Source records:
---+---
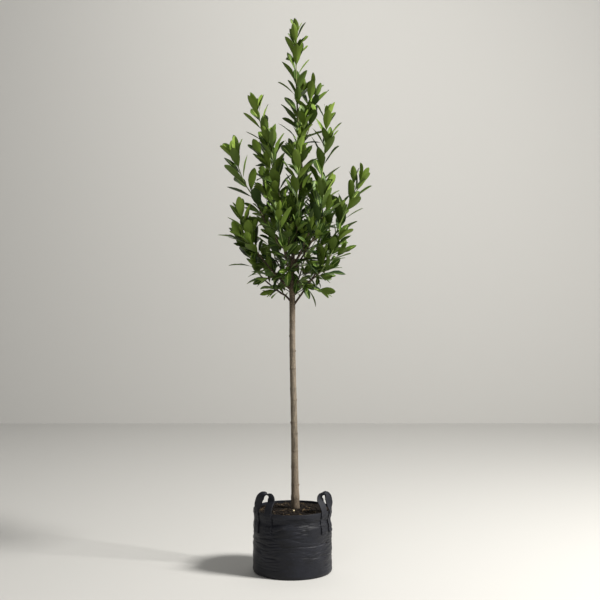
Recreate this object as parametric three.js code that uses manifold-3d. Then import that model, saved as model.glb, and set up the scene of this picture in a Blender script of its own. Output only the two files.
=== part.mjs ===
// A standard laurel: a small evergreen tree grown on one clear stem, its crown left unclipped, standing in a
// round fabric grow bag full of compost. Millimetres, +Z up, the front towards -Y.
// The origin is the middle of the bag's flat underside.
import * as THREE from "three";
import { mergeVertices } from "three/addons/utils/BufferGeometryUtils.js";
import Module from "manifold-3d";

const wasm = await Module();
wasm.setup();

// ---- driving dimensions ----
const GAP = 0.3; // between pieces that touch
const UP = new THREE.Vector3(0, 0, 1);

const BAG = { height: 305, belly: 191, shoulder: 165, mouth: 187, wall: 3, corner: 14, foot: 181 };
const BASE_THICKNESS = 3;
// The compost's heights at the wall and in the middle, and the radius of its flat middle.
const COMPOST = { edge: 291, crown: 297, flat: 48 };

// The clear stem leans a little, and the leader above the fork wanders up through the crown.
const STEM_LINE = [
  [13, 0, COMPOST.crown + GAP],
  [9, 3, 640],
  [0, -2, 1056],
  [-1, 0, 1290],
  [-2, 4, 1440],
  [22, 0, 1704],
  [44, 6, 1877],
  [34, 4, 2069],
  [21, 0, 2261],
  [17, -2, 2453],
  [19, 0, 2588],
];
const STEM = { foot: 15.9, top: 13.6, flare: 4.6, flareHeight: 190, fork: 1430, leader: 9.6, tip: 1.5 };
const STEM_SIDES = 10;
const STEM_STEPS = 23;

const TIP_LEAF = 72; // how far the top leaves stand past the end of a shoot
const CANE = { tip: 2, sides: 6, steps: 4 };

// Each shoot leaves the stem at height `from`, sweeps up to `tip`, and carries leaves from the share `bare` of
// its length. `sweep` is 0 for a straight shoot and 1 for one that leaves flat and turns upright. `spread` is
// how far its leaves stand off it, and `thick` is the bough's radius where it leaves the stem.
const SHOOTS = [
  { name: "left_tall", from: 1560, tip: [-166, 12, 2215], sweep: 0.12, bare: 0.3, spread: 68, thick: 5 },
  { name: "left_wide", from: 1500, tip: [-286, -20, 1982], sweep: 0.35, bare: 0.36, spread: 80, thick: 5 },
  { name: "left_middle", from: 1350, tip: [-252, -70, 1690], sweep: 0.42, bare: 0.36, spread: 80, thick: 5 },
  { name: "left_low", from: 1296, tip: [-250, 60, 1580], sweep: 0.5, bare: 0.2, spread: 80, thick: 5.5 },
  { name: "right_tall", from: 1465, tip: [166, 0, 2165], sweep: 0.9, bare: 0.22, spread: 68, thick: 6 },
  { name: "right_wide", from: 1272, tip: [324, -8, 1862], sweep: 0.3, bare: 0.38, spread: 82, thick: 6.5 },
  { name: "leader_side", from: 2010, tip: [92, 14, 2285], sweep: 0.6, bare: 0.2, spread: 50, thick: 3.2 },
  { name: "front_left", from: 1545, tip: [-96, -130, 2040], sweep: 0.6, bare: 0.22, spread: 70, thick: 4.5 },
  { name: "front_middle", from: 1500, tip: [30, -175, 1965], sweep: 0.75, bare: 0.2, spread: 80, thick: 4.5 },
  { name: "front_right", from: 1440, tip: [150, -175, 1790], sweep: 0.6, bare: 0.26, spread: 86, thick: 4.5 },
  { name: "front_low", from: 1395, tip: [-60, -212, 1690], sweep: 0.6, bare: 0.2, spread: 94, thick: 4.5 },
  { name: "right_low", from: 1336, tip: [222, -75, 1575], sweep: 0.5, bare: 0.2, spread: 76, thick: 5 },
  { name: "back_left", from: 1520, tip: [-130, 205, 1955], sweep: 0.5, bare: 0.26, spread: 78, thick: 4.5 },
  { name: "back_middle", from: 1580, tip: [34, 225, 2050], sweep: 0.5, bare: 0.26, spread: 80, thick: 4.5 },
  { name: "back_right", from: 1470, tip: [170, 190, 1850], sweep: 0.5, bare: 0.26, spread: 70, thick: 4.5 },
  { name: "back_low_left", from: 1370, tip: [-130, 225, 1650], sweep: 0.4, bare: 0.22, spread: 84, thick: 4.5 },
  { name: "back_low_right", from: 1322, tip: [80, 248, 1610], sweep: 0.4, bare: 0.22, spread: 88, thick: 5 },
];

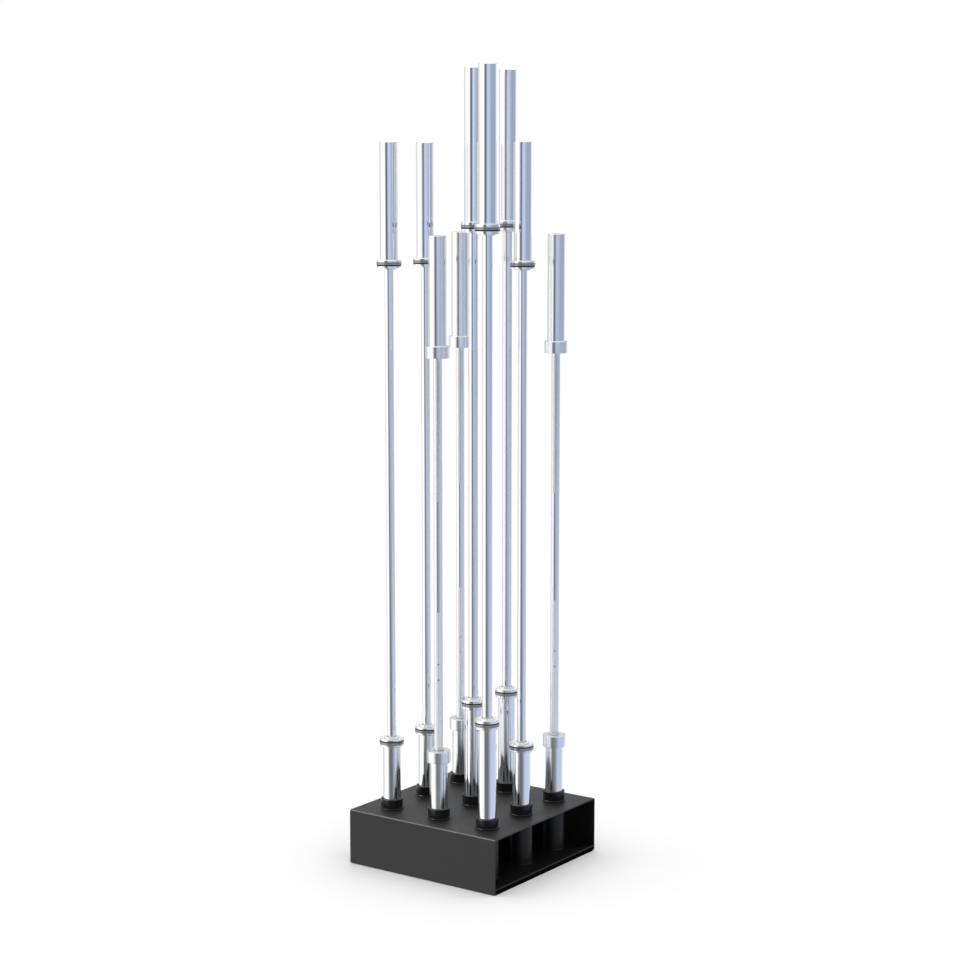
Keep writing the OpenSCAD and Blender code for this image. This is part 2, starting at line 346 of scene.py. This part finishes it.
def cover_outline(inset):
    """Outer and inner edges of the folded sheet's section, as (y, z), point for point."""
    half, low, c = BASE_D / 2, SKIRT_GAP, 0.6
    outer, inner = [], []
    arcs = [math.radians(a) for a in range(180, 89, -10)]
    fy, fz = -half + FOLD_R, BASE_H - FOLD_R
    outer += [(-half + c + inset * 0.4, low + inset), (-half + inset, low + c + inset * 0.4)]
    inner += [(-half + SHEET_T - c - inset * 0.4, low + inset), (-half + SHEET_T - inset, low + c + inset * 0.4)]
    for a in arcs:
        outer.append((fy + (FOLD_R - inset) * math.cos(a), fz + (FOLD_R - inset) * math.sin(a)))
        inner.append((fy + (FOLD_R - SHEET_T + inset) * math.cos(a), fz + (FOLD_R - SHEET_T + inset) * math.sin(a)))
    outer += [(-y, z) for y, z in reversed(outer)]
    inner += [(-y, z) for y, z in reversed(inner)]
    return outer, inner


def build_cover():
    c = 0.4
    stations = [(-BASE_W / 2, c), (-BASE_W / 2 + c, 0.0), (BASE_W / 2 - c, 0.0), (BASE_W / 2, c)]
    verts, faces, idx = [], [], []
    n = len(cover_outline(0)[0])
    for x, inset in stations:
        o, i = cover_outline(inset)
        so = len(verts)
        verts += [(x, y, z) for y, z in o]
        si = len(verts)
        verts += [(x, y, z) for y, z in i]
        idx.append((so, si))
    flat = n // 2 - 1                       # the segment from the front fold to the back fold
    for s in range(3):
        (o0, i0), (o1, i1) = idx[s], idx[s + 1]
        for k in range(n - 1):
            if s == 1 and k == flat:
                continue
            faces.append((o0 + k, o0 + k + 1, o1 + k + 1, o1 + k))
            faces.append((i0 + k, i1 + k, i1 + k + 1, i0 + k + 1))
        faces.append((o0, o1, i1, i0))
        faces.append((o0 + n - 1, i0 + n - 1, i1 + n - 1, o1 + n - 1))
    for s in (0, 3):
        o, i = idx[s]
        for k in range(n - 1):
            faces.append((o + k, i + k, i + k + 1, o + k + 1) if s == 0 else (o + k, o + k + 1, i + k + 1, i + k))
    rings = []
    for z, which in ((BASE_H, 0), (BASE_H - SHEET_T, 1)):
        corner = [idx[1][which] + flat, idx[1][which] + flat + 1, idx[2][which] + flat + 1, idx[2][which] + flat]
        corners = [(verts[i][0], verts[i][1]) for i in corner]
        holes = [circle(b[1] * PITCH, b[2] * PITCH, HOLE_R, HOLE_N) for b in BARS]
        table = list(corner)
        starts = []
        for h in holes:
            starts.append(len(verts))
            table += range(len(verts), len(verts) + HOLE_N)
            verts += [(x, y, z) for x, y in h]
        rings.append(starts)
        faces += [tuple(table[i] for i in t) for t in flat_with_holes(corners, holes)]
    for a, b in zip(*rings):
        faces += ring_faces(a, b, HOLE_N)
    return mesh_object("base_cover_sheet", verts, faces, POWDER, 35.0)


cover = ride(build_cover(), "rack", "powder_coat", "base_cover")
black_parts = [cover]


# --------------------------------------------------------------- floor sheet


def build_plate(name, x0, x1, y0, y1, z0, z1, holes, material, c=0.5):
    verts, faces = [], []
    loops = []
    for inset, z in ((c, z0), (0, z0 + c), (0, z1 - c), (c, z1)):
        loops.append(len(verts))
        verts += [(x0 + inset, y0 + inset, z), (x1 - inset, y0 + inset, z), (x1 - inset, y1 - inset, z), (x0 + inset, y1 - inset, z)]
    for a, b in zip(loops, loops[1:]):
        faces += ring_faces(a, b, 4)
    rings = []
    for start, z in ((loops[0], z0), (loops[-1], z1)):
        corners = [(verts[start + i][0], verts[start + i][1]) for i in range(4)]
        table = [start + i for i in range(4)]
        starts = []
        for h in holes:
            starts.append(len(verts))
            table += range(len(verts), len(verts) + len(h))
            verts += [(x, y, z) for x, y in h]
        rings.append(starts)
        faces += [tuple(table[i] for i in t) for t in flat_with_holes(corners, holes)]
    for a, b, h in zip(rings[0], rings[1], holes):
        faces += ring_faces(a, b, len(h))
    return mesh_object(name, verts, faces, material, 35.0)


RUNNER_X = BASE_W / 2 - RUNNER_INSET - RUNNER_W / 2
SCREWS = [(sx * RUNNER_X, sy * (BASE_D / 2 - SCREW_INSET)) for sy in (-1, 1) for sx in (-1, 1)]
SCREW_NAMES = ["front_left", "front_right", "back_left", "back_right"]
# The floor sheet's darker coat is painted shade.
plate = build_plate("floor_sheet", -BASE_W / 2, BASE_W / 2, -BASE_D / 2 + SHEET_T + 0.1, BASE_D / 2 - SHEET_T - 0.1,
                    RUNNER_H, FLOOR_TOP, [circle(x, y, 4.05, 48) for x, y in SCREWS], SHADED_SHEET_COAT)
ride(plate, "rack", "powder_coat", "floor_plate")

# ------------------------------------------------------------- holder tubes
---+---
**Goal:** The lines to return begin at the first line of the records and end at the line holding "297, flat: 48"; please return them exactly, including both, and nothing beyond.

**Reply to the task:**
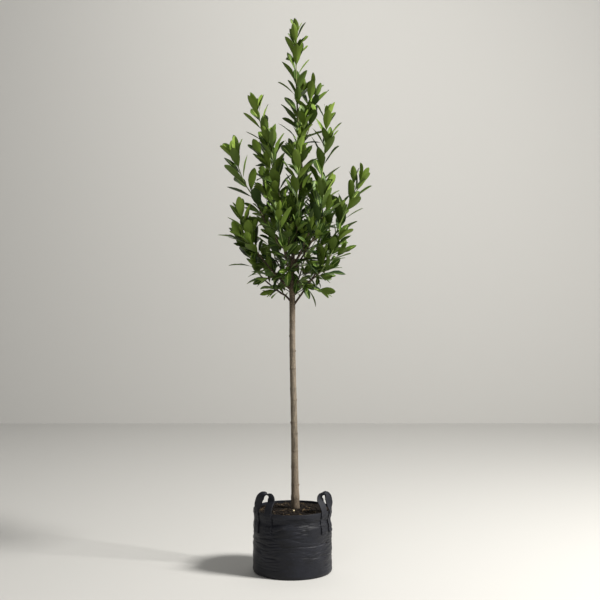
Recreate this object as parametric three.js code that uses manifold-3d. Then import that model, saved as model.glb, and set up the scene of this picture in a Blender script of its own. Output only the two files.
=== part.mjs ===
// A standard laurel: a small evergreen tree grown on one clear stem, its crown left unclipped, standing in a
// round fabric grow bag full of compost. Millimetres, +Z up, the front towards -Y.
// The origin is the middle of the bag's flat underside.
import * as THREE from "three";
import { mergeVertices } from "three/addons/utils/BufferGeometryUtils.js";
import Module from "manifold-3d";

const wasm = await Module();
wasm.setup();

// ---- driving dimensions ----
const GAP = 0.3; // between pieces that touch
const UP = new THREE.Vector3(0, 0, 1);

const BAG = { height: 305, belly: 191, shoulder: 165, mouth: 187, wall: 3, corner: 14, foot: 181 };
const BASE_THICKNESS = 3;
// The compost's heights at the wall and in the middle, and the radius of its flat middle.
const COMPOST = { edge: 291, crown: 297, flat: 48 };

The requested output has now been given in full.